Der Schmerz, den Nadia beschreibt, geht auch an den Helferinnen nicht vorbei: "Wenn ich mir das vorstelle, fange ich an zu weinen. Ich will nicht. Es ist schwer. Ich habe meine Wohnung seit zwei Monaten nicht verlassen. Wir müssen es akzeptieren und mit unserem Leben weitermachen – egal, wie hart und schwierig es ist." Helfen hilft dabei. Und in der Mittagspause vor der zerstörten Kirche, kommt trotz der brutalen Realität sogar so etwas wie Festival-Stimmung auf.
"Das alte Europa hat leider vergessen, was die Solidarität ist"
Nur wenige Kilometer entfernt, werden im Nachbardorf Jahidne die ersten Erfolge des Wiederaufbaus sichtbar. In diesem Haus haben sie schon die meisten Schäden beseitigt. "Nach der Explosion wurde die Wand eingedrückt. Wir haben sie vollständig abgeschliffen, grundiert und verputzt. Heute und morgen haben wir das gleiche vor, aber in dem anderen Zimmer. Ihr könnt gerne gucken. Da sieht man die Einschläge", sagt Helfer Andrij.

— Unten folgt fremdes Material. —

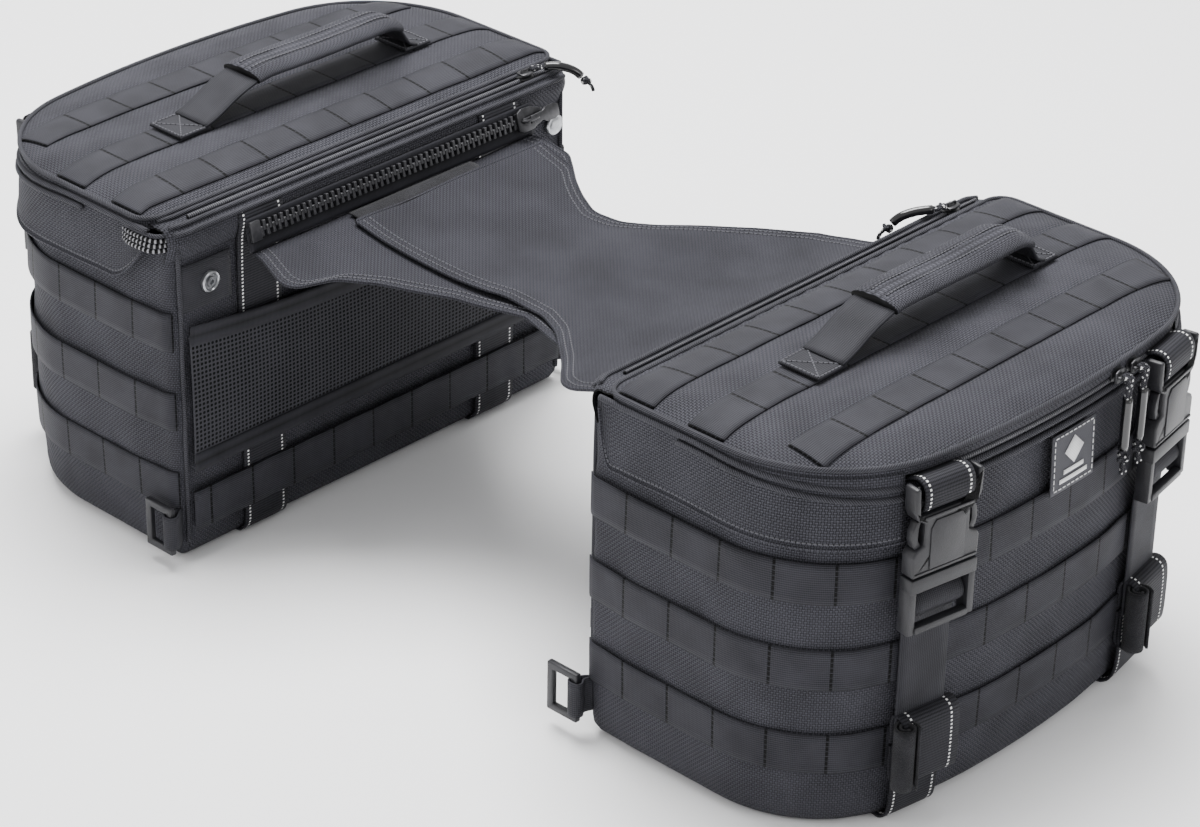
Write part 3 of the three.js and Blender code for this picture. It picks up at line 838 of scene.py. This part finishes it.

Häuser haben sie hier seit dem Ende der russischen Besatzung wieder aufgebaut – und eine besondere Nähe zu den Menschen, die sie jede Woche besuchen. Die Menschen in der Ukraine, sie glauben fest an die Kraft ihres Zusammenhalts. "Es ist auch eine Weise des Kampfes. Und ehrlich gesagt: Ich meine, dass Europa und insbesondere das alte Europa hat leider vergessen, was die Solidarität ist", sagt Dmytro Kyrpa.
In der Ukraine machen sie gerade vor, wie es geht. Doch nicht alle werden in ihre Häuser zurückkehren können. Nadia wohnt gerade bei ihrer Tochter in der Stadt. Sie denkt darüber nach ein neues, kleineres zu bauen. Doch was ihr niemand zurückbringen kann, ist das Leben ihres Mannes. Wolodymyr wurde von russischen Soldaten getötet. "Mein Mann hat Rosen sehr geliebt. Hinter unserem Haus wuchsen sehr viele. Ich habe sie auf seinem Grab gepflanzt – und werde noch mehr pflanzen."